Ilya Somin has A Modest Proposal for Bar Exam Reform:

Members of bar exam boards, such as the Virginia Board of Bar Examiners and presidents and other high officials of state bar associations should be required to take and pass the bar exam every year by getting the same passing score that they require of ordinary test takers. Any who fail to pass should be immediately dismissed from their positions, and their failure publicly announced (perhaps at a special press conference by the state attorney general). And they should be barred from ever holding those positions again until – you guessed it – they take and pass the exam.

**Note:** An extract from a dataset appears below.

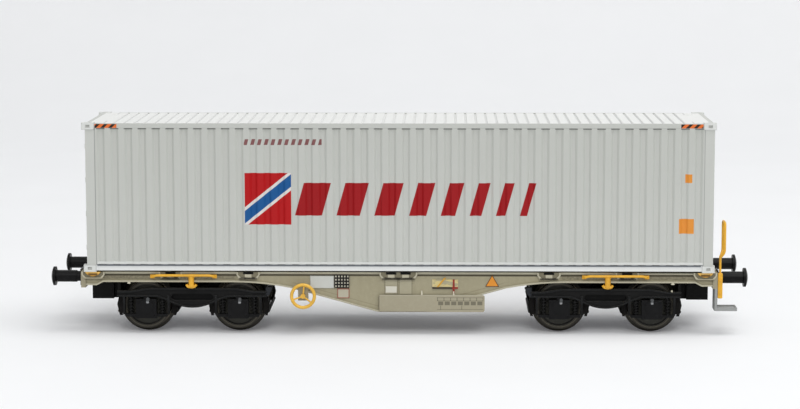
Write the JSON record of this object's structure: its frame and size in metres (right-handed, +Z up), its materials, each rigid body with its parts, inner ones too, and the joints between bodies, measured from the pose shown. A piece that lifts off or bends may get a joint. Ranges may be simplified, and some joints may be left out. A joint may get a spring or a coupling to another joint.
{
  "type": "H0 scale model container flat wagon with container",
  "caption": "Scale model of a fishbelly container flat wagon on two bogies, carrying one corrugated box container.",
  "frame": {"origin": "centre of the wagon on the floor, under the flanges of its wheels", "axes": "+X along the track towards the end with the step, +Y across the track, +Z up"},
  "size_m": [0.1556, 0.0294, 0.0475],
  "materials": {
    "container_grey": "satin moulded plastic, pale grey",
    "frame_beige": "matt beige-grey paint on a cast frame",
    "black_plastic": "fine matt black",
    "wheel_steel": "browned steel, bright on the treads",
    "safety_yellow": "satin yellow",
    "step_grey": "satin grey"
  },
  "bodies": {
    "underframe": {"air_reservoir": "black_plastic", "bolsters": "black_plastic", "brake_bearers": "black_plastic", "brake_cylinder": "black_plastic", "brake_levers": "frame_beige", "buffers_left": "black_plastic", "buffers_right": "black_plastic", "corner_locks": "safety_yellow", "corner_seats": "frame_beige", "cross_members": "frame_beige", "draft_sills": "black_plastic", "end_railing": "safety_yellow", "end_step": "step_grey", "handrails": "safety_yellow", "handwheel_brackets": "frame_beige", "handwheels": "safety_yellow", "headstock_left": "frame_beige", "headstock_right": "frame_beige", "label_grids": "frame_beige", "lettering_boards": "frame_beige", "lock_pockets_far": "frame_beige", "lock_pockets_near": "frame_beige", "rope_hooks": "safety_yellow", "side_sill_far": "frame_beige", "side_sill_near": "frame_beige"},
    "container": {"container_blind_end": "container_grey", "container_bottom_rails": "container_grey", "container_corner_castings": "container_grey", "container_corner_posts": "container_grey", "container_door_bars": "container_grey", "container_door_far": "container_grey", "container_door_near": "container_grey", "container_floor": "container_grey", "container_roof": "container_grey", "container_side_far": "container_grey", "container_side_near": "container_grey", "container_top_rails": "container_grey"},
    "coupler_left": {"coupler_left": "black_plastic"},
    "coupler_right": {"coupler_right": "black_plastic"},
    "bogie_left": {"bogie_left_axle_boxes": "black_plastic", "bogie_left_brake_shoes": "black_plastic", "bogie_left_end_beams": "black_plastic", "bogie_left_side_frames": "black_plastic", "bogie_left_springs": "black_plastic", "bogie_left_transom": "black_plastic"},
    "bogie_right": {"bogie_right_axle_boxes": "black_plastic", "bogie_right_brake_shoes": "black_plastic", "bogie_right_end_beams": "black_plastic", "bogie_right_side_frames": "black_plastic", "bogie_right_springs": "black_plastic", "bogie_right_transom": "black_plastic"},
    "wheelset_1": {"wheels_1": "wheel_steel", "axle_1": "wheel_steel"},
    "wheelset_2": {"wheels_2": "wheel_steel", "axle_2": "wheel_steel"},
    "wheelset_3": {"wheels_3": "wheel_steel", "axle_3": "wheel_steel"},
    "wheelset_4": {"wheels_4": "wheel_steel", "axle_4": "wheel_steel"}
  },
  "joints": [
    {"name": "container_lift", "type": "slide", "parent": "underframe", "child": "container", "axis": [0, 0, 1], "range_m": [0, 0.03]},
    {"name": "bogie_left_swivel", "type": "hinge", "parent": "underframe", "child": "bogie_left", "pos_m": [-0.04615, 0, 0.0108], "axis": [0, 0, 1], "range_deg": [-10, 10]},
    {"name": "coupler_left_swing", "type": "hinge", "parent": "underframe", "child": "coupler_left", "pos_m": [-0.0596, 0, 0.0102], "axis": [0, 0, 1], "range_deg": [-8, 8]},
    {"name": "wheelset_1_turn", "type": "hinge", "parent": "bogie_left", "child": "wheelset_1", "pos_m": [-0.05645, 0, 0.00619], "axis": [0, 1, 0], "continuous": true},
    {"name": "wheelset_2_turn", "type": "hinge", "parent": "bogie_left", "child": "wheelset_2", "pos_m": [-0.03585, 0, 0.00619], "axis": [0, 1, 0], "continuous": true},
    {"name": "bogie_right_swivel", "type": "hinge", "parent": "underframe", "child": "bogie_right", "pos_m": [0.04615, 0, 0.0108], "axis": [0, 0, 1], "range_deg": [-10, 10]},
    {"name": "coupler_right_swing", "type": "hinge", "parent": "underframe", "child": "coupler_right", "pos_m": [0.0596, 0, 0.0102], "axis": [0, 0, 1], "range_deg": [-8, 8]},
    {"name": "wheelset_3_turn", "type": "hinge", "parent": "bogie_right", "child": "wheelset_3", "pos_m": [0.03585, 0, 0.00619], "axis": [0, 1, 0], "continuous": true},
    {"name": "wheelset_4_turn", "type": "hinge", "parent": "bogie_right", "child": "wheelset_4", "pos_m": [0.05645, 0, 0.00619], "axis": [0, 1, 0], "continuous": true}
  ]
}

After all, if the bar exam covers material that any practicing lawyer should know, then surely the lawyers who lead the state bar and administer the bar exam system itself should be required to know it. If they don't, how can they possibly be qualified for the offices they hold? Surely it's no excuse to say that they knew it back when they themselves took the test, but have since forgotten. How could any client rely on a lawyer who is ignorant of basic professional knowledge, even if he may have known it years ago?

Prof. Somin's point is that the bar exam as constituted is pretty silly. And he's mostly right: the bar exam tests only a small fraction of what lawyers need to know, much that they don't need to know, and even more that they don't need to have memorized. We all forget lots of it quickly. I know that I couldn't pass the New York bar exam today without some serious review — I've forgotten huge swaths of estate, family and criminal law, not to mention most of the details on New York's CPLR. On the other hand, I've learned huge swaths of things not tested on any bar exam, including federal administrative law, trademark law, and of course internet law. Does that make me a bad lawyer or a specialist?

Unlike some, however, I don't oppose the idea of a bar exam in principle. I think there's much to be said for ensuring that all lawyers have a common foundation. There may also be something to ensuring that people who practice in a given state are sensitized to the peculiarities of local law, although I'm less certain about the need to enforce that with an exam. The problem is that the bar exam's choice of subjects is arbitrary and archaic, and the testing somewhat picayune as well.

To those about to undergo our profession's hazing ritual, good luck.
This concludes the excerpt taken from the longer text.